╭─ Information supplied
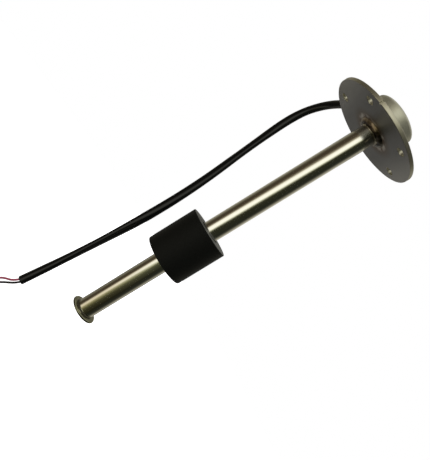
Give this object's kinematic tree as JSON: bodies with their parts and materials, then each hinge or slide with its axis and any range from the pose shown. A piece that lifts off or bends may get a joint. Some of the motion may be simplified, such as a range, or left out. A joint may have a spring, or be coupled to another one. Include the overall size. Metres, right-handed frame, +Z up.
{
  "type": "float level switch",
  "caption": "Float level switch: a foam float with a ring magnet slides on a flanged steel stem and closes reed switches inside it; a cable leaves the round head.",
  "frame": {"origin": "centre of the flange's underside, the mounting face, on the stem's axis", "axes": "+Z up along the stem, out of the tank towards the head can; +X from the stem through one flange hole"},
  "size_m": [0.0782, 0.1021, 0.2682],
  "materials": {
    "flange_steel": "matte",
    "can_steel": "satin",
    "stem_steel": "polished",
    "weld_steel": "satin",
    "float_foam": "satin",
    "ferrite": "matte",
    "retainer_plastic": "matte",
    "grommet_rubber": "matte",
    "sheath_pvc": "satin",
    "red_pvc": "satin",
    "black_pvc": "satin",
    "tinned_copper": "satin",
    "board_laminate": "satin",
    "sleeve_plastic": "satin",
    "reed_glass": "gloss",
    "reed_leads": "satin",
    "resistor_ceramic": "matte"
  },
  "bodies": {
    "sensor": {"cable_grommet": "grommet_rubber", "cable_sheath": "sheath_pvc", "circuit_board": "board_laminate", "core_black": "black_pvc", "core_red": "red_pvc", "core_tip_black": "tinned_copper", "core_tip_red": "tinned_copper", "end_plug": "stem_steel", "end_weld": "weld_steel", "head_can": "can_steel", "inner_wire_black": "black_pvc", "inner_wire_red": "red_pvc", "insulating_sleeve": "sleeve_plastic", "mounting_flange": "flange_steel", "reed_glass_1": "reed_glass", "reed_glass_2": "reed_glass", "reed_glass_3": "reed_glass", "reed_glass_4": "reed_glass", "reed_glass_5": "reed_glass", "reed_glass_6": "reed_glass", "reed_glass_7": "reed_glass", "reed_leads_1": "reed_leads", "reed_leads_2": "reed_leads", "reed_leads_3": "reed_leads", "reed_leads_4": "reed_leads", "reed_leads_5": "reed_leads", "reed_leads_6": "reed_leads", "reed_leads_7": "reed_leads", "resistor_1": "resistor_ceramic", "resistor_2": "resistor_ceramic", "resistor_3": "resistor_ceramic", "resistor_4": "resistor_ceramic", "resistor_5": "resistor_ceramic", "resistor_6": "resistor_ceramic", "stem_tube": "stem_steel", "stem_weld": "weld_steel"},
    "float": {"float_body": "float_foam", "float_magnet": "ferrite", "magnet_retainer": "retainer_plastic"}
  },
  "joints": [
    {"name": "float_slide", "type": "slide", "parent": "sensor", "child": "float", "axis": [0, 0, 1], "range_m": [-0.0568, 0.1075]}
  ]
}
╰─
Exercise prompt | Read the lines above. Gather those in which the string "bodies" is found.

Correct answer |
Give this object's kinematic tree as JSON: bodies with their parts and materials, then each hinge or slide with its axis and any range from the pose shown. A piece that lifts off or bends may get a joint. Some of the motion may be simplified, such as a range, or left out. A joint may have a spring, or be coupled to another one. Include the overall size. Metres, right-handed frame, +Z up.
  "bodies": {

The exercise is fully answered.